Jesus tells us that “stumbling blocks” (Greek) are sure to come. That is, it is impossible to keep some people from putting obstacle courses on the pathway to life. Surely, since the time of Jesus, men have been doing this. Why in the first century the apostles were combating obstacle course artists. That’s why they had the Jerusalem conference in Acts 15. That’s why Paul had to write to the Galatians. That’s why Jude wrote his little letter. Jesus tells us the fate of these obstacle course artists: they have been found lacking (“woe”). In fact, it would be better to have a giant “millstone” tied around that persons neck and for them to be hurled into the sea. That’s how grave their offense is. The cause “little ones” to stumble, to sin. Now, who are these “little ones”? Most jump to the conclusion that they are children. While these would be included in this phrase, the words used here points to simply one who is “small.” Thayer’s Lexicon says this is someone who is inferior to other citizens of the kingdom because of their small knowledge about the kingdom. This could be a grown adult kingdom citizen who is put into an obstacle course and stumbles. The person who leading new Christians and young Christians down the obstalce course has a lot to answer for.
So Jesus says “watch yourselves!” To whom is Jesus speaking? Verse 1 says he is speaking to his disciples, i.e. the twelve. He is telling them, “You have been with me this whole time; don’t mess this up!” Don’t veil the entrance to the kingdom so people stumble or sin. Now they know how terrible the fate is for the obstacle course artists – don’t become a stumbling block or put one in the path for kingdom citizens. Hold onto what you know to be true and don’t mingle it with the erroneous! But suppose one of these obstacle course artists gets a hold of your brother and he sins? What then? “Rebuke him,” Jesus says. That is, express strong disapproval of what he has done. Show him his sin that he might repent. What if he repents? “Forgive him,” Jesus says. Here is the hard part: we don’t have any problem telling others their wrong – we struggle with forgiveness. Especially when Jesus portrays the sinner’s inability to stop sinning. He sins and repents. Forgive him. He sins again. Forgive. Surely there must be an end to this forgiving business. Surely eventually, we are permitted to stop forgiving him. Jesus says, “you must forgive him.” Why? Think about it. Our life is liek a vapor. To God, 1000 years is like a day. We come to him several times, hundreds of times in our “day” in this life and ask and beg for forgiveness. Does he forgive us? Absolutely. Totally forgiven with the blood of Christ, even before we ask. Then why in the world would he expect less from us. If your brother repents, forgive him.
What I mean by “unfaithful” is simply that the disciples are not “full of faith.” This is seen in their exclamation, “Increase our faith!” They are admitted to their own weakness, their lack of faith. They admitted they need help on this one. How difficult it is to forgive like God requires of us! So hard, the apostles knew they needed help. Are we any different? Is it not a challenge to forgive everyone who sins, especially if they sin against us? We must cry out with the disciples, “Increase our faith!” We need help, Jesus!

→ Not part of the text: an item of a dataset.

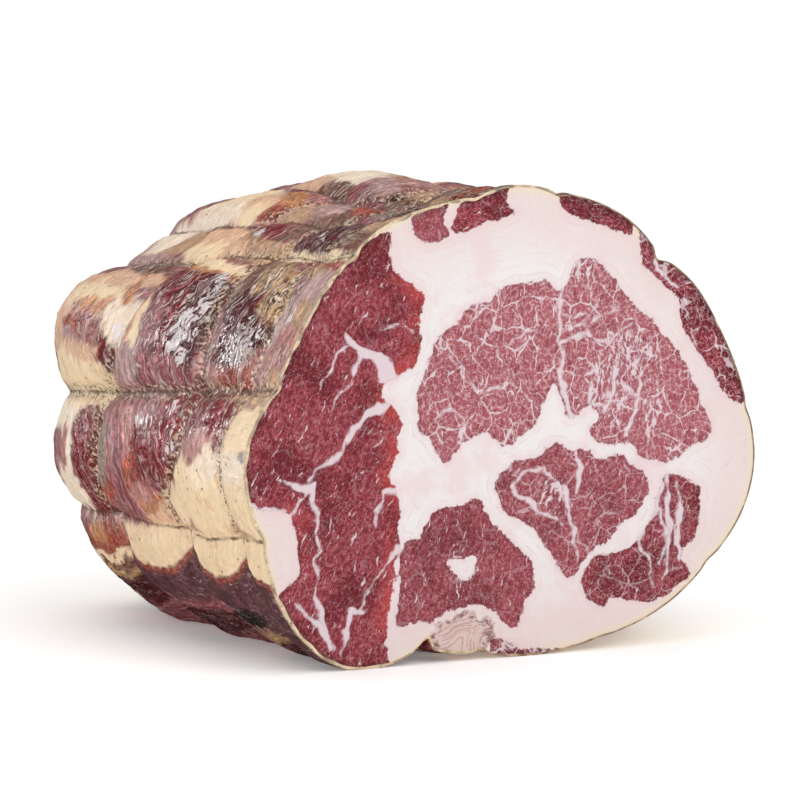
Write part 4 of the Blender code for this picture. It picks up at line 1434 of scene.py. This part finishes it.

And he does. Jesus helps the disciples put things in pespective. It seems he is saying, “You have all the faith you need with a faith like that of a mustard seed. What you need to focus on is whom your faith is in.” Faith always has an object. You can’t have faith in nothing; you must have faith in something. Most people’s faith is in themselves. Perhaps that is whom the disciple’s faith is in when they say, “Increase our faith!” They are saying by themselves, they cannot do what Jesus asking them to do and Jesus is saying “You’re exactly right! But with faith in me, no matter how small it may be, you can do this.” It is Christ who lives within us, through us. And we need help with forgiving and stumbling blocks. But if we understand we are dead to ourselves but alive to Christ, we can do this “through Christ who gives us strength.” Jesus is calling his disciples to put their faith and trust in him to accomplish this lofty ideal of forgiveness.
Jesus wraps up this teaching with a parable. He gives us the mindset of a true servant of God. Just as a servant does what he is commanded and performs his duties without thanks, so should also the servant’s in the kingdom perform their duties. It is a thankless job to be a Christian. Sure, we have our fellow servants, our brothers and sisters in Christ, who encourage us. But when we boil things down and strip away the layers, at the core, the Christian walk is a thankless duty. And why wouldn’t it be? It is hard work to be a Christian. It requires round-the-clock devotion to the Master. It requires work in the field during the hottest part of the day and labor in house in the evening. It is praiseless, thankless, arduous, dirty work. And I believe too often we are ungrateful for the work God has given us.
We live in an entitlement society which believes everything should be handed to them on a silver platter and they shouldn’t have to work to get it. Our society thinks they deserve special treatment for no reason. And when they get what they don’t deserve, there is no thanksgiving, no gratitude; just more of the same selfish desires. Unfortunately this mentality has spilled over into the church. So many Christians think they are entitled to something from God, as if he owes them something. God doesn’t owe us anything! We are entitled to none of the benefits of heaven and if he left us to wallow in our own sins so that we had to endure eternal punishment for all eternity it would be no less than wee deserved.
God has given us to work to do, a service to render, a ministry to perform. And the unworthy servant says, “I have only done what I must do.” That is the key. We shouldn’t even be servants for the Master, yet he loved us so greatly he gave us what we needed: Jesus. And now we serve him as unworthy servants. How can we not be thankful for the opportunity and ability to serve him? How can we look at our Christian walk as anything less than performing the duty we owe our Master? Our indebtedness to God prompts us to do what we ought.